Aquella mañana de invierno, siendo yo más mozo (léase joven), mi madre me envió a por un mandado a la carnicería de la señora Blanqui, llegada de Torrecilla en Cameros, y, habiendo nevado esa noche sobre la calle de tierra todavía, un servidor, que iba leyendo según costumbre, se pegó una costalada de órdago merced al hielo existente bajo la blanca capa, tras lo cual progresé de modo más cauto hacia el negocio cárnico del señor Manolo Villares.
A esta individual circunstancia de la lectura se añade en la actualidad para todos la dificultad de aclararte sobre quién es la persona que se te acerca o te saluda a cierta distancia; lo digo por la mascarilla. Seguramente alguien le habrá comentado a usted que nos asemejamos con ese complemento indumentario a los cuatreros y atracadores de las películas; únicamente hemos considerado normal su uso en el caso de los modelos que han desfilado en las pasarelas exhibiendo artísticas máscaras a la altura de los superhéroes, al estilo del Guerrero del Antifaz, el Espadachín Enmascarado, el Zorro o las del Carnaval de Venecia.
Y permítanme ustedes que desde estas páginas amigas de Diario LA RIOJA envíe un solidario saludo a todas las personas que, al modo de un servidor, portan gafas. No encuentro manera de apartar la niebla de mis anteojos, sobre todo cuando subo las cuestas de mi pueblo.

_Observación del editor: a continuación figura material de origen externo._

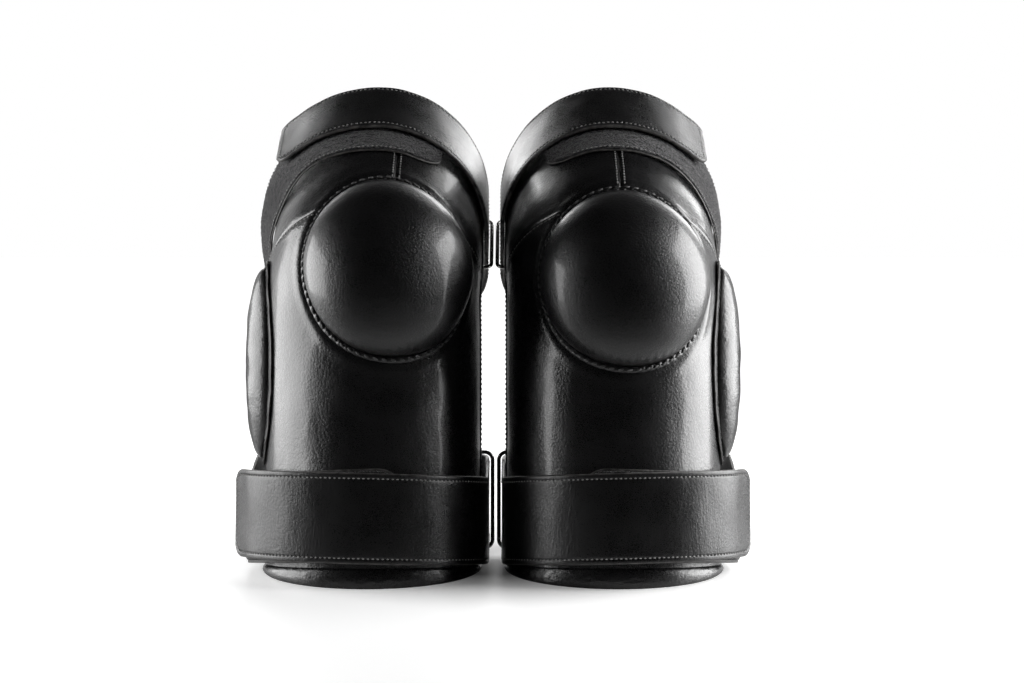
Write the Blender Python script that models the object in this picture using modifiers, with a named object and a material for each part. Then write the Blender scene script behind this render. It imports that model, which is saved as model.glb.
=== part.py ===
"""A pair of leather knee guards, built piece by piece.

Each guard is a moulded shell that stands on its lower rim. It rises along the shin, bends back at the
knee and ends over the thigh. A stitched knee dome sits on the bend and a padded roll on the outer side.
Two belts go round it: a loop-faced band and a leather strap that crosses the front and peels open.

Metres, +Z up, the front faces -Y. A guard is drawn in its own frame, with x towards its outer side.
"""

import math
from dataclasses import dataclass, field, replace

import bmesh
import bpy
from mathutils import Matrix, Vector

# ---- Driving dimensions ----
GUARD_SPACING = 0.0895  # from the middle of the pair to the middle of each guard
FRONT_Y = -0.1361  # the shell's front at the floor, which puts the pair's box round the origin
SHIN_LEAN = math.radians(8)
THIGH_LEAN = math.radians(61)
BEND_START = 0.204  # length up the front before the knee bend
BEND_RADIUS = 0.130  # at the front of the shell
SHELL_TOP = 0.4345  # length up the front to the upper edge
PANEL_SEAM = 0.2825  # where the shin panel meets the thigh panels
SHIN_SECTION = (0.079, 0.076)  # half width and depth of the rounded front
THIGH_SECTION = (0.080, 0.088)
SECTION_CHANGE = (0.204, 0.348)
SHIN_REACH = 0.038  # how far the straight sides go behind the rounded front
THIGH_REACH = 0.014
REACH_CHANGE = (0.135, 0.245)
RIM_HEIGHT = 0.003
RIM_LIP = 0.0004  # how far the rim shows past the wall
WALL_BASE = 0.0042  # the shell's layers start this high, on the rim

# Layers of the shell, as (offset of the outer face, thickness), inwards.
LEATHER = (0.0, 0.0024)
FOAM = (-0.0030, 0.0056)
LINING = (-0.0091, 0.0012)
WALL = 0.0103
PIPING_RADIUS = 0.0030
PIPING_GAP = 0.0006

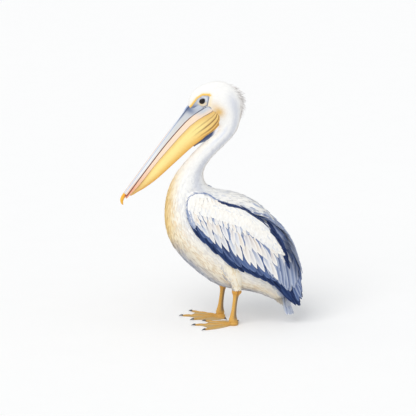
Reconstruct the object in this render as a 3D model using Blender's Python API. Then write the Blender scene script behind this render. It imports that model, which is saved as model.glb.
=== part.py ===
"""Great white pelican, standing at rest with its bill lowered: a still, life-size model.

The bird faces -X, its left side is -Y and +Z is up. The floor is at z = 0 and the origin is on it,
under the middle of the bounding box. Lengths are metres; the tables are in millimetres, times MM.
The flesh is one loft of rings from the face to the rump, parted into head, neck and trunk by
narrow cuts. What lies against it is cut back by a copy of it grown by the gap.
"""

import math

import bmesh
import bpy
import numpy as np
from mathutils.bvhtree import BVHTree

MM = 0.001
GAP = 0.4 * MM  # clear space between two neighbouring solids

# ---- the body loft -------------------------------------------------------------------------------
# Each ring stands on a line from the back outline to the front or belly outline, in the plane y = 0.
# name: back x, back z, belly x, belly z, half width, percent wider below than above
STATIONS = {
    "brow": (-93, 874, -68, 826, 25, 12),
    "forehead": (-74, 918, -39, 808, 31, 18),
    "eyes": (-27, 948, -12, 796, 37, 12),
    "crown": (27, 958, 8, 790, 41, 5),
    "hindcrown": (78, 938, 19, 788, 41, 0),
    "nape": (107, 890, 25, 785, 39, 0),
    "throat": (112, 828, 27, 780, 36.5, 0),
    "neck_top": (96, 766, 21, 766, 35, 0),
    "neck_upper": (57, 717, -4, 743, 34.5, 0),
    "neck_middle": (0, 659, -53, 697, 36.5, 0),
    "neck_lower": (-32, 605, -111, 633, 44, 0),
    "neck_base": (-27, 561, -154, 571, 58, 0),
    "shoulders": (8, 533, -180, 489, 84, 0),
    "breast": (82, 520, -181, 384, 105, 0),
    "mantle": (158, 488, -140, 288, 113, 0),
    "back": (220, 438, -62, 208, 108, 0),
    "loin": (262, 376, 27, 148, 95, 0),
    "rump": (290, 304, 121, 128, 76, 0),
    "tail_root": (305, 226, 200, 108, 54, 0),
    "tail_coverts": (309, 152, 266, 76, 32, 0),
}
NAMES = list(STATIONS)
FACE_POLE = (-90, 846)  # the loft closes to a point here, inside the root of the bill
FULLNESS = 0.92  # the power of the rings' sine: 1 is an ellipse, less is squarer
RING_POINTS = 26
CUTS = {
    "head": ("brow", "throat"),
    "neck_upper": ("throat", "neck_upper"),
    "neck_middle": ("neck_upper", "neck_lower"),
    "neck_lower": ("neck_lower", "shoulders"),
    "trunk": ("shoulders", "tail_coverts"),
}
RINGS_PER_STATION = {"head": 2, "neck_upper": 2, "neck_middle": 2, "neck_lower": 2, "trunk": 2}

COLOURS = {
    "plumage_white": ((0.86, 0.84, 0.79), 0.75),
    "flight_feather": ((0.07, 0.10, 0.18), 0.6),
    "bill_horn": ((0.62, 0.60, 0.60), 0.35),
    "bill_nail": ((0.85, 0.47, 0.10), 0.35),
    "pouch_skin": ((0.86, 0.60, 0.16), 0.45),
    "leg_skin": ((0.80, 0.50, 0.13), 0.5),
    "claw_horn": ((0.05, 0.05, 0.07), 0.35),
    "eye_ball": ((0.03, 0.02, 0.015), 0.08),
}


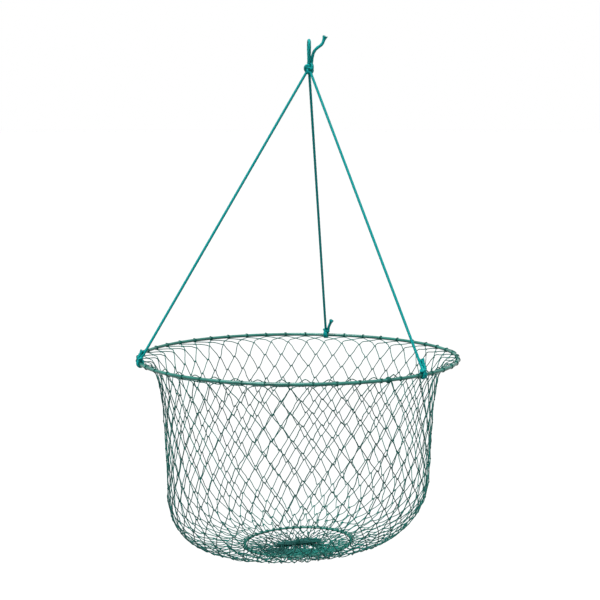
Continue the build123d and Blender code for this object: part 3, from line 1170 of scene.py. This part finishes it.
def surplus_netting():
    """The end of the netting beyond its tie: slack bars bunched round the gathered end."""
    angle = rng.uniform(0, math.tau, SURPLUS_BARS)
    reach = np.minimum(np.abs(rng.normal(0, 0.55, SURPLUS_BARS)), 1.0)
    lean = rng.normal(0, 0.5, SURPLUS_BARS)
    bars = []
    for turn, far, way in zip(angle, reach, lean):
        centre = np.array([
            SURPLUS_PLACE[0] + SURPLUS_SIZE[0] * far * math.cos(turn),
            SURPLUS_PLACE[1] + SURPLUS_SIZE[1] * far * math.sin(turn),
            rng.uniform(FLOOR_LOW, SURPLUS_TOP),
        ])
        step = np.array([math.cos(way), math.sin(way), 0]) * rng.uniform(5, 9) * MM
        slack = rng.normal(0, 2.0 * MM, (4, 3)) * np.array([1, 1, 0.7])
        path = centre + np.linspace(-1, 1, 4)[:, None] * step + slack
        bars.append(smooth_through(keep_low(path), 4))
    return np.stack(bars)


def make_gather(last_row):
    """The end of the netting, drawn together, lying across the small ring."""
    tubes = Tubes()
    for paths in (gather_strands(), strands_into_gather(last_row), surplus_netting()):
        tubes.add(bottom_frame(paths), TWINE, NET_SIDES)
    tubes.build("bottom_gather_twine", "bottom_ring", "bottom_gather", "net_twine")


def make_gather_tie():
    """The twine wound round the gathered end."""
    t = np.linspace(0, TIE_TURNS, TIE_POINTS)
    angle = t * math.tau
    reach = GATHER_WIDTH + TWINE
    rise = GATHER_RISE + reach * np.sin(angle)
    wrap = np.stack([TIE_START + TIE_PITCH * t, reach * np.cos(angle), rise], -1)
    tubes = Tubes().add(bottom_frame(bend_gather(wrap)), TWINE, KNOT_SIDES)
    tubes.build("gather_tie_twine", "bottom_ring", "gather_tie", "lacing_twine")


# ---------------- the whole trap
make_camera()
make_world()
make_floor()
make_lights()

LOOKS = {
    "bridle_cord": cord_material(),
    "net_twine": twine_material("net_twine", NET_GREENS),
    "lacing_twine": twine_material("lacing_twine", LACING_GREENS),
}
ring_look = coat_material()

make_haul_loop()
make_bridle_tail()
for leg_side in LEG_ANGLES:
    make_leg(leg_side)
    make_knot_tail(leg_side)
    make_ring_knot(leg_side)
make_top_knot()

for ring in ("top_ring", "bottom_ring"):
    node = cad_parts[ring]
    node.data.materials.clear()
    node.data.materials.append(ring_look)

make_net_wall()
make_hitches("top", TOP_RING, TOP_WIRE, top_frame)
make_lacing("top", TOP_RING, TOP_WIRE, front_slack, top_frame)
make_lacing_knot()
make_hitches("bottom", BOTTOM_RING, BOTTOM_WIRE, bottom_frame)
make_lacing("bottom", BOTTOM_RING, BOTTOM_WIRE, even_slack, bottom_frame)
make_gather(make_net_floor())
make_gather_tie()
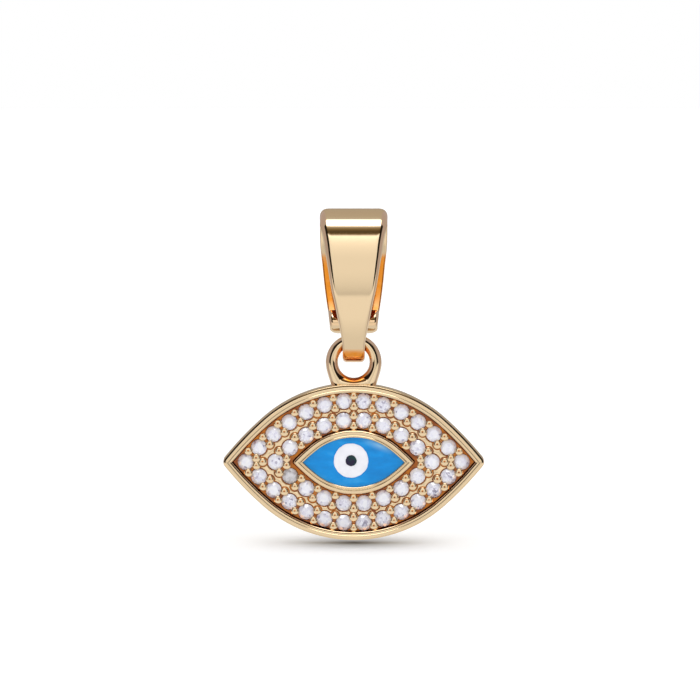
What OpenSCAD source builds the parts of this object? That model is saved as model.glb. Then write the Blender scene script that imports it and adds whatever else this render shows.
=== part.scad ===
// Evil eye pendant: a stone-set eye that hangs by its ring from a folded chain bail.
// The origin is the crown inside the bail's fold, where the chain bears.
// +Z is up, +X is along the chain and the front of the pendant faces -Y.

/* [Eye] */
// Width of the eye from corner to corner, before the corners are rounded
eye_w = 20.3; // [17:0.1:26]
// Height of the eye
eye_h = 12; // [10:0.1:16]
// Depth of the eye from its back to the top of the rim
eye_depth = 2.1; // [1.7:0.05:3]
// Width of the raised rim
rim_w = 0.56; // [0.4:0.02:0.7]
// Height of the rim above the plate that holds the stones
rim_rise = 0.6; // [0.4:0.05:0.8]
// Radius that rounds each corner of the eye
corner_r = 0.45; // [0.2:0.05:0.8]
// Radius of a lid's middle arc, as a share of the radius of one plain arc
lid_crown = 0.91; // [0.8:0.01:1]

/* [Iris] */
// Width of the bezel from corner to corner, outside
bezel_len = 9.32; // [8:0.1:10]
// Height of the bezel, outside
bezel_h = 4.94; // [4:0.1:5.2]
// Width of the bezel's wall
bezel_w = 0.56; // [0.4:0.02:0.7]
// Height of the bezel above the plate
bezel_rise = 0.5; // [0.3:0.05:0.8]
// Thickness of the blue enamel
blue_t = 0.2; // [0.1:0.02:0.3]
// Thickness of the white and of the pupil, each on the layer below it
drop_t = 0.06; // [0.04:0.01:0.1]
// Diameter of the white
white_d = 2.65; // [2:0.05:3]
// Diameter of the pupil
pupil_d = 0.85; // [0.6:0.05:1.2]
// The white's distance to the left of the eye's middle
white_left = 0.2; // [0:0.05:0.5]
// The white's height above the eye's middle
white_up = 0.12; // [0:0.02:0.2]

/* [Stones] */
// Diameter of a stone
stone_d = 1.23; // [1:0.01:1.3]
// Least space between two stones in a row
stone_space = 0.27; // [0.2:0.01:0.4]
// Clearance round a stone in its seat
seat_gap = 0.03; // [0.02:0.01:0.05]
// Clearance under a stone's point
culet_gap = 0.05; // [0.03:0.01:0.1]
// Diameter of a setting bead
bead_d = 0.44; // [0.3:0.02:0.5]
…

Termino expresando que quienes lo tienen más embrollado esto del reconocimiento de las personas son los mocetes; debe de ser porque, al haber vivido menos que los mayores, nos han visto en menos ocasiones. Me ocurre con Lucía, la hija de Vanesa, la chica que regenta el bar El Piedra en mi ciudad. La nena, que ha cumplido nueve meses esta semana, cuando me oye pronunciar su nombre me mira un tanto extrañada, pero, en cuanto me aparto la mascarilla para degustar el té, me sonríe. Yo le digo a mi vitoriana que seguramente se alegrará también porque soy muy guapo. Ah, qué bella es la vida.